▶ Task material:
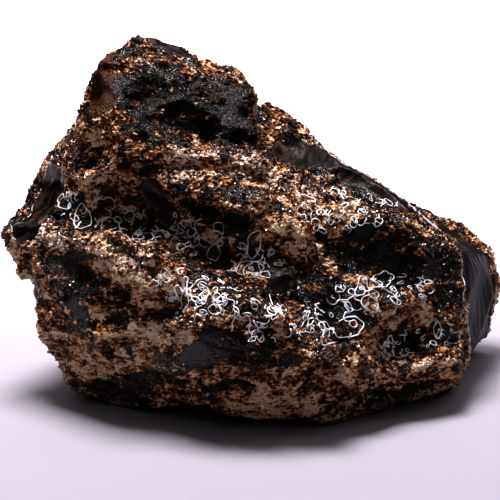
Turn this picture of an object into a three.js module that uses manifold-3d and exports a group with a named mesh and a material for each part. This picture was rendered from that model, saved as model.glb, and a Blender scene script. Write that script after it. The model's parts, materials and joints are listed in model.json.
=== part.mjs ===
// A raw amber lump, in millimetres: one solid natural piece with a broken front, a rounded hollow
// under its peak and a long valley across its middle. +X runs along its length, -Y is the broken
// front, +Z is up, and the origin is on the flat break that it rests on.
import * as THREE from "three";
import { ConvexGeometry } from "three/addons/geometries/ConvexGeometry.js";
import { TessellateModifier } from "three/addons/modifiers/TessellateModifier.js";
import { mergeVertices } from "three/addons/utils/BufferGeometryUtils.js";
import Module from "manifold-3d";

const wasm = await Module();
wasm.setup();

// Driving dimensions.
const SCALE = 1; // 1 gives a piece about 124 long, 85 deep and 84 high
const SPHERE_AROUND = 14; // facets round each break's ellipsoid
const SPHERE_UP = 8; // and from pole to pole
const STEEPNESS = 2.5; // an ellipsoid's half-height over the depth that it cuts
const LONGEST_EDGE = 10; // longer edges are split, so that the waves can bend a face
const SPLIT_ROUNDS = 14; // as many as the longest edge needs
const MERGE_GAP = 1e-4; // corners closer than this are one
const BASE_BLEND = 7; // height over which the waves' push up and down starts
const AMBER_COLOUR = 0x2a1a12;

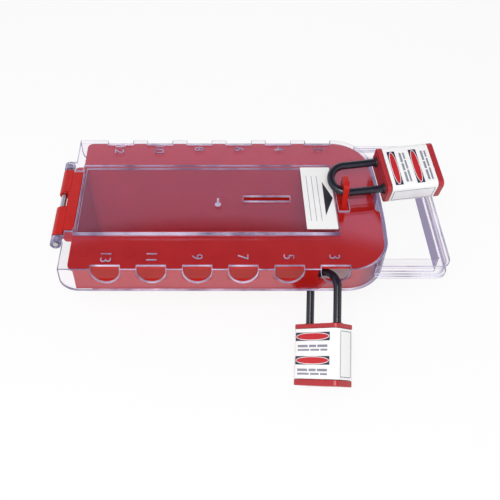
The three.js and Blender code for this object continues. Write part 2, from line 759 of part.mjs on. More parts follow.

▶ The exercise: Reproduce every record, matching each line exactly.

▶ Answer to this problem:
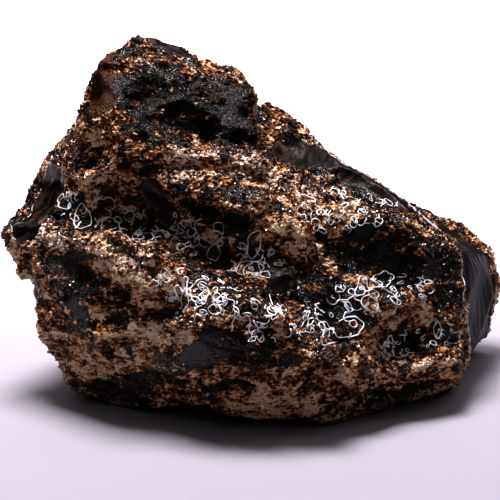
Turn this picture of an object into a three.js module that uses manifold-3d and exports a group with a named mesh and a material for each part. This picture was rendered from that model, saved as model.glb, and a Blender scene script. Write that script after it. The model's parts, materials and joints are listed in model.json.
=== part.mjs ===
// A raw amber lump, in millimetres: one solid natural piece with a broken front, a rounded hollow
// under its peak and a long valley across its middle. +X runs along its length, -Y is the broken
// front, +Z is up, and the origin is on the flat break that it rests on.
import * as THREE from "three";
import { ConvexGeometry } from "three/addons/geometries/ConvexGeometry.js";
import { TessellateModifier } from "three/addons/modifiers/TessellateModifier.js";
import { mergeVertices } from "three/addons/utils/BufferGeometryUtils.js";
import Module from "manifold-3d";

const wasm = await Module();
wasm.setup();

// Driving dimensions.
const SCALE = 1; // 1 gives a piece about 124 long, 85 deep and 84 high
const SPHERE_AROUND = 14; // facets round each break's ellipsoid
const SPHERE_UP = 8; // and from pole to pole
const STEEPNESS = 2.5; // an ellipsoid's half-height over the depth that it cuts
const LONGEST_EDGE = 10; // longer edges are split, so that the waves can bend a face
const SPLIT_ROUNDS = 14; // as many as the longest edge needs
const MERGE_GAP = 1e-4; // corners closer than this are one
const BASE_BLEND = 7; // height over which the waves' push up and down starts
const AMBER_COLOUR = 0x2a1a12;

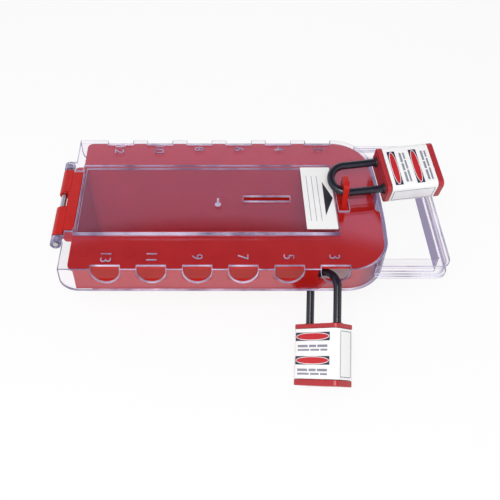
The three.js and Blender code for this object continues. Write part 2, from line 759 of part.mjs on. More parts follow.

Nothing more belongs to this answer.